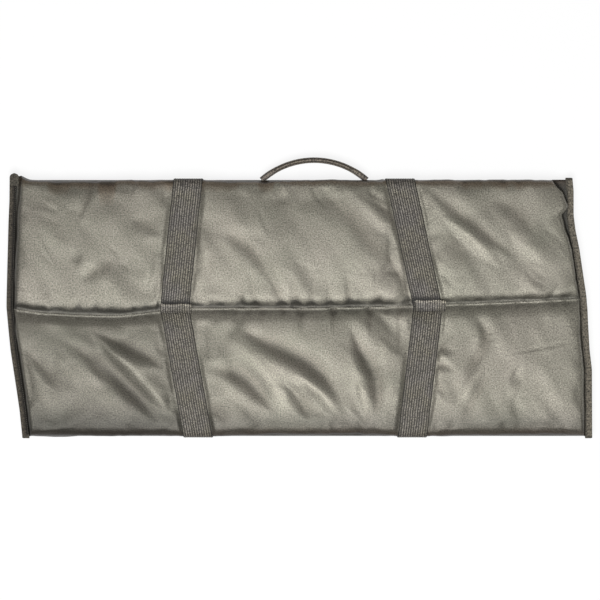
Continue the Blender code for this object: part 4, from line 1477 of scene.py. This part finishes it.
def fold_turn(half, side, materials):
    """The tape's outer layer where it turns round the fold."""
    start = 3.0 * MM
    steps = [(start, 90), (TAPE_START, 90)] + [(0, angle) for angle in range(75, -90, -15)]
    steps += [(TAPE_START, -90), (start, -90)]
    end_x = half.end_x(side, 0)
    inward = 1 if side == "left" else -1
    inset = np.concatenate([np.linspace(0, TAPE_WIDTH, 9), np.linspace(TAPE_WIDTH, 0, 9)])
    radius = np.concatenate([np.full(9, TAPE_TOP + 0.12 * MM), np.full(9, TURN_FLOOR)])
    radius[0] -= 0.9 * MM
    radius[1] -= 0.1 * MM
    rings, uv = [], []
    for number, (depth, angle) in enumerate(steps):
        turn = math.radians(angle)
        x = end_x + inward * inset
        y = half.y(depth) + half.side * radius * math.cos(turn)
        z = PLANE_Z + radius * math.sin(turn)
        rings.append(np.stack([x, y, z], axis=1))
        uv.append(np.stack([inset, np.full(18, number * 1 * MM)], axis=1))
    shape = Shape()
    add_tube(shape, np.array(rings), np.array(uv))
    piece = shape.build(f"{half.name}_{side}_tape_turn", materials)
    blend_fold(piece)


def add_tape_tip(shape, half):
    """The loose rounded end of tape that stands out past the fold at the upper left corner."""
    outline = []
    for share in np.linspace(0, 1, 12):
        depth = 10 * MM - share * (TIP_REACH + 10 * MM)
        narrow = math.sqrt(max(0.0, 1 - max(0.0, (share - 0.62) / 0.38) ** 2.2))
        outline.append((depth, narrow))
    outline[-1] = (outline[-1][0], 0.12)
    rings, uv = [], []
    for depth, narrow in outline:
        middle = half.end_x("left", max(depth, 0)) + TIP_WIDTH / 2 + 0.2 * MM
        half_width = TIP_WIDTH / 2 * narrow
        across = np.concatenate([np.linspace(-1, 1, 9), np.linspace(1, -1, 9)])
        curl = 0.8 * MM * eased(-depth, -10, 20)
        top = np.concatenate([1.0 * MM * np.sqrt(1 - np.linspace(-1, 1, 9) ** 2 * 0.9), np.zeros(9)])
        z = PLANE_Z + TAPE_TOP + 0.25 * MM + curl + top
        rings.append(np.stack([middle + across * half_width, np.full(18, half.y(depth)), z], axis=1))
        uv.append(np.stack([across * half_width, np.full(18, depth)], axis=1))
    rings = np.array(rings)
    add_tube(shape, rings, np.array(uv))
    add_level_stitches(shape, rings[1:-2, 7], 0.2 * MM)


def bindings(materials):
    random = np.random.default_rng(SEED + 3)
    for half in HALVES.values():
        for side in ("left", "right"):
            shape = Shape()
            points, inward = side_line(half, side, TAPE_START, PANEL_DEPTH - BRIDGE)
            add_tape(shape, points, inward, 1, random, TAPE_LIGHT[side])
            if (half.name, side) == ("upper", "left"):
                add_tape_tip(shape, half)
            piece = shape.build(f"{half.name}_{side}_tape", materials)
            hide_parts(f"{half.name}_{side}_binding")
            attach(piece, f"front_{half.name}")
            fold_turn(half, side, materials)
        shape = Shape()
        points, inward = flap_line(half)
        add_tape(shape, points, inward, -1, random)
        piece = shape.build(f"{half.name}_flap_tape", materials)
        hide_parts(*(f"{half.name}_flap_{place}_binding" for place in ("left", "right", "edge")))
        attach(piece, f"{half.name}_flap")
    for side in ("left", "right"):
        shape = Shape()
        upper, upper_in = side_line(HALVES["upper"], side, PANEL_DEPTH - BRIDGE, PANEL_DEPTH, 1.5 * MM)
        lower, lower_in = side_line(HALVES["lower"], side, PANEL_DEPTH, PANEL_DEPTH - BRIDGE, 1.5 * MM)
        points = np.concatenate([upper, lower[1:]])
        inward = np.concatenate([upper_in, lower_in[1:]])
        blunted = [points[number - 2:number + 3].mean(axis=0) for number in range(2, len(points) - 2)]
        points = np.concatenate([points[:2], blunted, points[-2:]])
        add_tape(shape, points, inward, 1, random, TAPE_LIGHT[side])
        piece = shape.build(f"{side}_seam_tape", materials)
        blend_seam(piece)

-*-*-

CHALLENGE:
Produce an exact copy of the lines from the one containing "for place in" through the last line, and of nothing else.

IN RESPONSE:
        hide_parts(*(f"{half.name}_flap_{place}_binding" for place in ("left", "right", "edge")))
        attach(piece, f"{half.name}_flap")
    for side in ("left", "right"):
        shape = Shape()
        upper, upper_in = side_line(HALVES["upper"], side, PANEL_DEPTH - BRIDGE, PANEL_DEPTH, 1.5 * MM)
        lower, lower_in = side_line(HALVES["lower"], side, PANEL_DEPTH, PANEL_DEPTH - BRIDGE, 1.5 * MM)
        points = np.concatenate([upper, lower[1:]])
        inward = np.concatenate([upper_in, lower_in[1:]])
        blunted = [points[number - 2:number + 3].mean(axis=0) for number in range(2, len(points) - 2)]
        points = np.concatenate([points[:2], blunted, points[-2:]])
        add_tape(shape, points, inward, 1, random, TAPE_LIGHT[side])
        piece = shape.build(f"{side}_seam_tape", materials)
        blend_seam(piece)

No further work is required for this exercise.